I’ve written in the past about students’ different learning styles and intelligences. The next natural thing to consider is how to teach effectively to the full range of students in your classroom.
Flexibility in teaching is an important factor for student success, particularly for the success of all students, regardless of learning style.
The idea of adaptive teaching is easier said than done, as we must strive to speak to an individual’s particular learning style while still effectively working with the entire class and sticking to the curriculum. This is tough to do, but not impossible; below we’ll explore some ideas for keeping teaching flexible and adaptive in order to best serve all the students in the room.
One size doesn’t fit all: We need to keep in mind that learners are different, not only in their levels of knowledge, but also in their backgrounds, belief systems, and upbringings. These cultural components are vital in understanding that, when it comes to teaching, one size doesn’t fit all students. Consideration for student backgrounds is important for reaching all learners in ways that are most effective and least restrictive. The National Education Association reminds us that “educators must have some base knowledge of their students’ culture so that student behaviors can be understood in their proper cultural context.” In this way, we can adapt our style to cross barriers of culture and to make a lasting impact on all students without assuming that all students learn in the same narrow cultural context.
“Menu” teaching: Kids like having choices. In reality, though, they often don’t get many, especially in school where they typically are required to be in certain places at certain times and to learn whatever the lesson plan requires that day. So, while I’m not suggesting that we let the students dictate everything that goes down in class, but rather that offering options for activities can really help students feel a sense of power and ownership in the classroom. The idea of offering a “menu” is just as it sounds: much like if you ran a restaurant, you’ll be more successful by offering a variety of options rather than by relying solely on what you like. So, for instance, in teaching a unit, offer students the options of doing group work, working independently, or a hybrid of both. Through this model, you will be able to offer assignments for all levels of thinking, all learning styles, and all intelligences.

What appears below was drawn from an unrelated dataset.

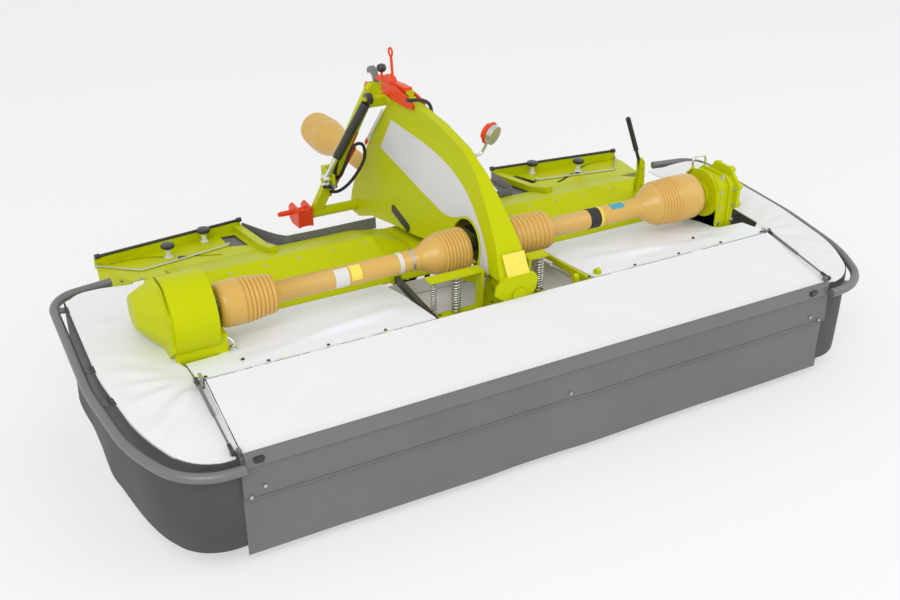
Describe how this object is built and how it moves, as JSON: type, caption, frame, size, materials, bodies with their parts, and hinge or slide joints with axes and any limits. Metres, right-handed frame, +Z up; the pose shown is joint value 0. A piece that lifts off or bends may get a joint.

Flipped classroom: The “flipped classroom” is a format that reverses the usual course of class by, for instance, providing notes and Powerpoints before class rather than making class all about giving notes and showing slides. In this way, the class can focus on discussion and more lively activities for the bulk of class time while still receiving the needed information. Being adaptable and willing to “flip” things around rather than remaining rigid in your teaching can bring all students into the learning experience not to mention change up what can often amount to drudgery.
“Declared” and “taught” curriculum: Let’s face it: we can’t always get to everything. We often start with the noblest of intentions but then are forced to be flexible as unexpected scenarios pop up. Herein lies the difference between the “declared” and the “taught” curriculum. If, for instance, a teacher notices that the class is having trouble grasping a certain concept, she may adjust the planned curriculum in order to address the immediate problem. Teachers who abide too rigidly to lesson plans run the risk of losing student interest and attention along the way, as well as decreasing student morale. While, certainly, it is important to cover what needs to be covered, it is also ok to deviate when necessary for the greater good of the students.
Web-based learning: While some teachers are slow to adapt to new methods, the truth is that the ubiquity of the internet means we’d be doing our students a disservice by not integrating it into their learning experience. It doesn’t have to be an earth-shattering technological idea, either; something as simple as making available online flashcards or resources is a way to create a “parallel” learning experience that supplements what is done solely in the classroom.
Overall, we often hear about adaptive learning, which places the onus of flexibility on the student, but not as much as about adaptive teaching. It stands to reason, however, that teachers can (and, perhaps, should) have as much to do with classroom flexibility as can students. As stewards of learning, educators have the power to reach students on many different levels and to understand differences in learning styles, cultural backgrounds, and student intelligences. Good teachers and tutors are never rigid; they are willing to change in order to make learning an adaptive and effective experience.